Demand for X’s debt allowed Morgan Stanley to scale up the size of its previous offering and price it closer to par value than initially expected. The current chunk of debt being offered is expected to price even higher — at 98 cents or more on the dollar — and pay an interest rate of 9.5 per cent, said the people, who were not authorised to discuss the transaction publicly.
Proceeds will be used to repay an existing first-lien, secured bridge loan stemming from the buyout, they said. The sale is expected to happen later this week.
Wall Street banks led by Morgan Stanley got stuck with a total of $13 billion in debt that Musk heaped on X during his surprise bid to take it private. Investors shunned the debt after Musk upended X’s business, laid off staff and sparked a steep revenue decline.
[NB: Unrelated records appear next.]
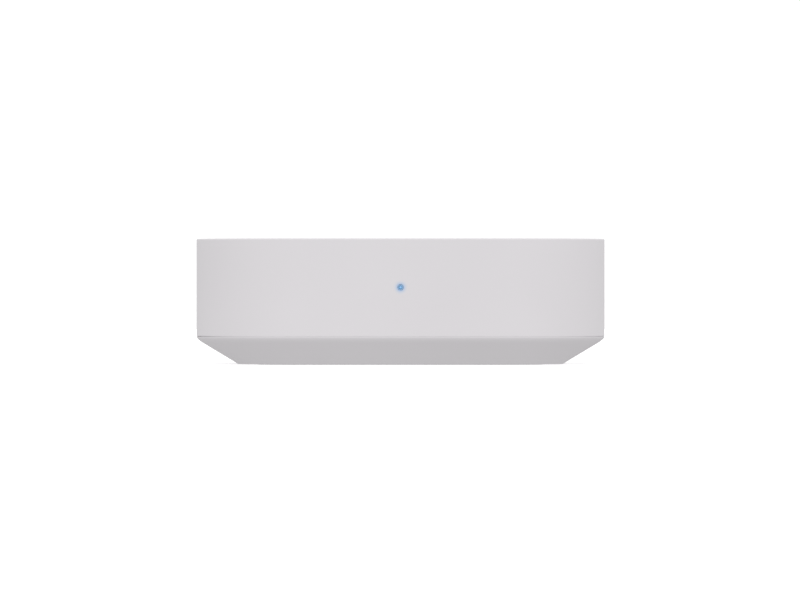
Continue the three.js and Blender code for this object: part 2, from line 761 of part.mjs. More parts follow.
function addRadio() {
  addChip("wifi_module", wifiPlace, wifiSize, tinnedSteel);
  for (const [side, word] of [[-1, "left"], [1, "right"]]) {
    const [thick, along, up] = antennaSize;
    addNode(`antenna_${word}`, block([-thick / 2, -along / 2, -up / 2], [thick / 2, along / 2, up / 2]), brass)
      .position.set(antennaX(side), -4, antennaHeight);
    addNode(`antenna_cable_${word}`, tube(cablePath(side), cableRadius, 40), blackRubber);
    addNode(`antenna_plug_${word}`, post(0, 0, 0, cablePlugHeight - sheetGap, cablePlugRadius, smallSegments), brass)
      .position.set(wifiPlace[0] + side * wifiSize[0] / 4, wifiPlace[1] + 1, boardTop + wifiSize[2]);
  }
}

// ---------------------------------------------------------------- assembly

addNode("top_shell", topShell(), whitePlastic);
addNode("base_shell", baseShell(), whitePlastic);
addNode("foot_pad", footPad(), greyRubber);
addNode("port_panel", portPanel(), blackPlastic);
addNode("main_board", mainBoard(), greenBoard);
addScrews();
addPowerJack();
addHdmi();
addEthernet();
addUsb();
addReset();
addCooling();
addBoardParts();
addStatusLight();
addRadio();

export default group;
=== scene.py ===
# %% [markdown]
# # A streaming media player, piece by piece
#
# The object is a low white box, ten centimetres square, that sits under a television. Its case is two
# mouldings that meet low on the wall, with the ports on a black plate at the back and one small blue light
# in front. A fixed frame already holds every part at its true size. This lesson makes the pieces that the
# eye meets as fine meshes, and gives each piece a finish that is built from nodes.
#
# The frame comes first, because every size below is read from it.

# %% Load the frame and note its box
import json
import math
import random
import bmesh
import bpy
from mathutils import Matrix, Vector

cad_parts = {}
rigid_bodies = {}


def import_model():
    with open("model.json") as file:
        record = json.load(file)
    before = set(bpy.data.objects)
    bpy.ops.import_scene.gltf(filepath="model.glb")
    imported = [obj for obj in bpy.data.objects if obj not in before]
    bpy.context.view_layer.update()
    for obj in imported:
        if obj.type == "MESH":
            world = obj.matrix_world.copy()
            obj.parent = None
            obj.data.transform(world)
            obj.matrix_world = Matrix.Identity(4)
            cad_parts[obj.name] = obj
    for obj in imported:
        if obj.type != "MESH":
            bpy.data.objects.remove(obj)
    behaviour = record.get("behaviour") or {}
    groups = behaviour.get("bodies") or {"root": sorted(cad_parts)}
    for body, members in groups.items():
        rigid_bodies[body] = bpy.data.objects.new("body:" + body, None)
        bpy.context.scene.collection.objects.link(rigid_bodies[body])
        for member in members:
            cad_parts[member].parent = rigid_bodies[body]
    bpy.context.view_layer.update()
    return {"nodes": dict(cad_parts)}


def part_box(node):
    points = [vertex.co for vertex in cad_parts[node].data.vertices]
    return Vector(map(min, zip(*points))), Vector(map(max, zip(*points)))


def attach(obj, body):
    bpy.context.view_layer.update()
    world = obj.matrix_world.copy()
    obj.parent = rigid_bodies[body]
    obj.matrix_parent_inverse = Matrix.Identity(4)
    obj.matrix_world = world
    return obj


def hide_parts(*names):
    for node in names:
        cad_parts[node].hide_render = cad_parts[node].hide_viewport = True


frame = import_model()

# %% [markdown]
# Blender works in metres, but a wall of 2 mm or an edge of 0.15 mm is easier to read in millimetres. So each
# mesh here is made in millimetres and scaled once, when it becomes a piece.
#
# A node's box, read in millimetres, gives the place and size of everything that follows.

# %% Read places in millimetres
MM = 0.001
SEAM_DROP = 0.05    # the finished parting line lies this far under the frame's


def box_of(node):
    """Lowest and highest corner of a frame node, in millimetres."""
    low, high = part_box(node)
    return low / MM, high / MM


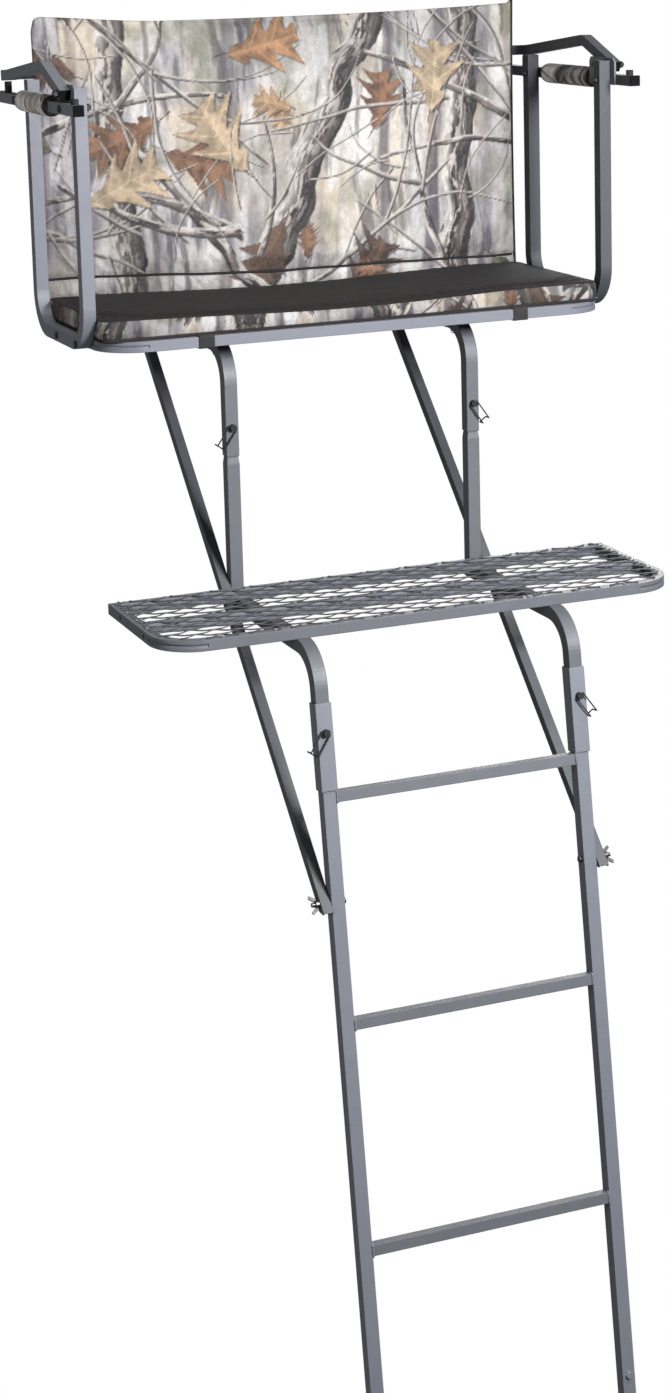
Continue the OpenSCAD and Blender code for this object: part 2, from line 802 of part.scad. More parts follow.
// End of the straight part of the rail side, in the deck frame, and its slope.
rail_turn = rail_rise + rail_fall;
rail_tail = rail_fall - rail_level;
rail_a_y = rail_first * cos(rail_rise) + rail_bend * (sin(rail_rise) + sin(rail_fall));
rail_a_z = rail_first * sin(rail_rise) + rail_bend * (cos(rail_fall) - cos(rail_rise));
rail_b_y = rail_a_y + rail_second * cos(rail_fall) + 200 * (sin(rail_fall) - sin(rail_tail));
rail_b_z = rail_a_z - rail_second * sin(rail_fall) - 200 * (cos(rail_tail) - cos(rail_fall));
rail_end_y = pivot_y + rail_b_y + rail_third * cos(rail_tail);
rail_end_z = pivot_z + rail_b_z - rail_third * sin(rail_tail);
rail_back_y = rail_end_y + rail_corner * cos(rail_tail);
rail_back_z = rail_end_z - rail_corner * sin(rail_tail);
rear_stop_h = rail_end_z - bar / 2 - arm_h - bar / 2 - 2.0;

module shooting_rail() {
    color("slategray") at_deck() {
        both_sides() {
            rail_side();
            translate([rail_x, rail_end_y, rail_end_z]) rotate([-90 - rail_tail, 0, 0])
                tube_arc(rail_corner, -90, bar, wall, 0);
        }
        translate([0, rail_back_y, rail_back_z]) rotate([-rail_tail, 0, 0])
            cross_tube(2 * (rail_x - rail_corner + weld_lap), bar);
    }
}

// Plugs in the front ends of the rail sides.
module rail_caps() {
    color("black") at_deck() both_sides() translate([rail_x, pivot_y, pivot_z])
        rotate([rail_rise - 90, 0, 0]) translate([0, 0, -rail_nose - 1])
            block([bar, bar, 2]);
}

// Foam roll on the cross piece of the rail.
module rail_pad() {
    color("darkkhaki") at_deck() translate([-rail_pad_half, rail_back_y, rail_back_z])
        rotate([-rail_tail, 0, 0]) rotate([0, 90, 0]) foam_roll(2 * rail_pad_half, pad_d, bar + 0.8);
}

// ---- locking pins ----

bail_wire = 2.6;
bail_turn = 35;
bail_len = 44;
bail_half = 8;
head_gap = 1;
head_len = 9;

// Locking pin along -Y through a tube of the given half size: head in front.
module lock_pin(half) {
    rotate([90, 0, 0]) difference() {
        union() {
            translate([0, 0, -half - 7]) cylinder(d = bolt, h = 2 * half + 8 + head_gap);
            translate([0, 0, half + head_gap]) cylinder(d = 12.6, h = head_len);
        }
        translate([0, 0, half + head_gap + head_len / 2]) rotate([0, 0, bail_turn])
            rotate([0, 90, 0]) cylinder(d = bail_wire + 0.16, h = 20, center = true);
    }
}

// Wire bail hanging from the pin head, down and toward +X, hooked round the tube.
module bail(half) {
    reach = half + 2;
    translate([0, -half - head_gap - head_len / 2, 0]) rotate([0, -bail_turn, 0]) {
        rotate([0, 90, 0]) cylinder(d = bail_wire, h = 2 * bail_half, center = true);
        for (x = [-bail_half, bail_half]) {
            translate([x, 0, 0]) sphere(d = bail_wire);
            translate([x, 0, -bail_len]) cylinder(d = bail_wire, h = bail_len);
            translate([x, 0, -bail_len]) sphere(d = bail_wire);
            translate([x, 0, -bail_len]) rotate([-90, 0, 0]) cylinder(d = bail_wire, h = reach);
            translate([x, reach, -bail_len]) sphere(d = bail_wire);
        }
        translate([0, reach, -bail_len]) rotate([0, 90, 0])
            cylinder(d = bail_wire, h = 2 * bail_half, center = true);
    }
}

module at_sleeve_pin(side) {
    on_ladder(sleeve_pin) translate([side * rail_gap / 2, 0, 0])
        mirror([side < 0 ? 1 : 0, 0, 0]) children();
}

module at_upright_pin(side) {
    at_deck() translate([side * upright_x, upright_y, upright_pin])
        mirror([side < 0 ? 1 : 0, 0, 0]) children();
}

module sleeve_pin_left() { color("black") at_sleeve_pin(-1) lock_pin(sleeve_size / 2); }
module sleeve_pin_right() { color("black") at_sleeve_pin(1) lock_pin(sleeve_size / 2); }
module upright_pin_left() { color("black") at_upright_pin(-1) lock_pin(tube / 2); }
module upright_pin_right() { color("black") at_upright_pin(1) lock_pin(tube / 2); }
module sleeve_bail_left() { color("silver") at_sleeve_pin(-1) bail(sleeve_size / 2); }
module sleeve_bail_right() { color("silver") at_sleeve_pin(1) bail(sleeve_size / 2); }
module upright_bail_left() { color("silver") at_upright_pin(-1) bail(tube / 2); }
module upright_bail_right() { color("silver") at_upright_pin(1) bail(tube / 2); }

lower_rails();
middle_rails();
top_rails();
rungs();
ladder_feet();
foot_bolts();
section_pins();
ladder_sleeves();
deck_legs();
deck_frame();
deck_bars();
deck_mesh();
deck_bolts();
lower_uprights();
seat_supports();
seat_spacers();
seat_frame();
seat_bars();
seat_slats();
seat_bolts();
braces();
brace_bolts();
brace_wing_nuts();
tree_bar();
tree_jaw();
strap_loops();
back_sockets();
back_frame();
backrest_pad();
seat_cushion();
cushion_straps();
arm_frames();
arm_spacers();
arm_bolts();
arm_bars();
arm_bar_caps();
arm_pads();
rail_plates();
rail_pivots();
rail_front_stops();
rail_rear_stops();
shooting_rail();
rail_caps();
rail_pad();
sleeve_pin_left();
sleeve_pin_right();
upright_pin_left();
upright_pin_right();
sleeve_bail_left();
sleeve_bail_right();
upright_bail_left();
upright_bail_right();
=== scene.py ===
import json
import math

import bmesh
import bpy
import numpy as np
from mathutils import Vector, Matrix
from mathutils.bvhtree import BVHTree


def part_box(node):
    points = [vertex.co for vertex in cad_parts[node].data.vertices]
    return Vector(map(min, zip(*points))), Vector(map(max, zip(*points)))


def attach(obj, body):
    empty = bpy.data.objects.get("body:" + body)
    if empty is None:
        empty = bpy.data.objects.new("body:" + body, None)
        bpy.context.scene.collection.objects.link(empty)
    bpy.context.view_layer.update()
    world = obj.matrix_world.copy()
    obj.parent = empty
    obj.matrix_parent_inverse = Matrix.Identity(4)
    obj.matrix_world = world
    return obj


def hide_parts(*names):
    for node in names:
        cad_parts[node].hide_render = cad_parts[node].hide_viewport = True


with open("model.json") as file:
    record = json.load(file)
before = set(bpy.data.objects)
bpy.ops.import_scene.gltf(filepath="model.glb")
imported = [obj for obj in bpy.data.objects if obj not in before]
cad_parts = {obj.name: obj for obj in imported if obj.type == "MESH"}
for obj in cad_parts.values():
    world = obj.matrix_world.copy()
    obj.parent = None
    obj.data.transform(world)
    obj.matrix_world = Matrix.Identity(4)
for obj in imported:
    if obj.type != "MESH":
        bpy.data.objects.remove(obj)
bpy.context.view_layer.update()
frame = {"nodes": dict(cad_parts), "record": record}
NODES = frame["nodes"]
scene = bpy.context.scene

# deck datum: middle of the deck's front edge, 3 mm before its mesh and level with the mesh's top
mesh_lo, mesh_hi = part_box("deck_mesh")
DECK = Vector((0.0, mesh_lo.y - 0.003, mesh_hi.z))
CAMERA_AT = (-1856.7, -4212.9, 1235.6)  # millimetres off the deck datum
CAMERA_TURN = (21.08, 10.15, 1.66)  # yaw, pitch and roll in degrees
CLOTH_TONE = 0.35  # how much light the printed cloth returns
SIM_FRAMES = 20
PANEL_THICK = 0.021
ROLL_WIDE = 0.042


def deck(x, y, z):
    """Point in the row frame from millimetres off the deck datum."""
    return Vector((x / 1000, y / 1000, z / 1000)) + DECK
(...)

Some funds were offering to buy it for as little as 60 cents on the dollar shortly after the transaction, among the steepest markdowns in a decade.
In addition to the $5.5 billion loan sold last week, a $1 billion portion of the debt was offloaded last month to test investor appetite.
A representative for Morgan Stanley declined to comment. The bank advised Musk on his purchase of Twitter, led the financing arrangements and took on the biggest portion of debt. Other holders include Bank of America Corp., Barclays Plc, Mitsubishi UFJ Financial Group Inc., BNP Paribas SA, Mizuho Financial Group Inc. and Societe Generale SA.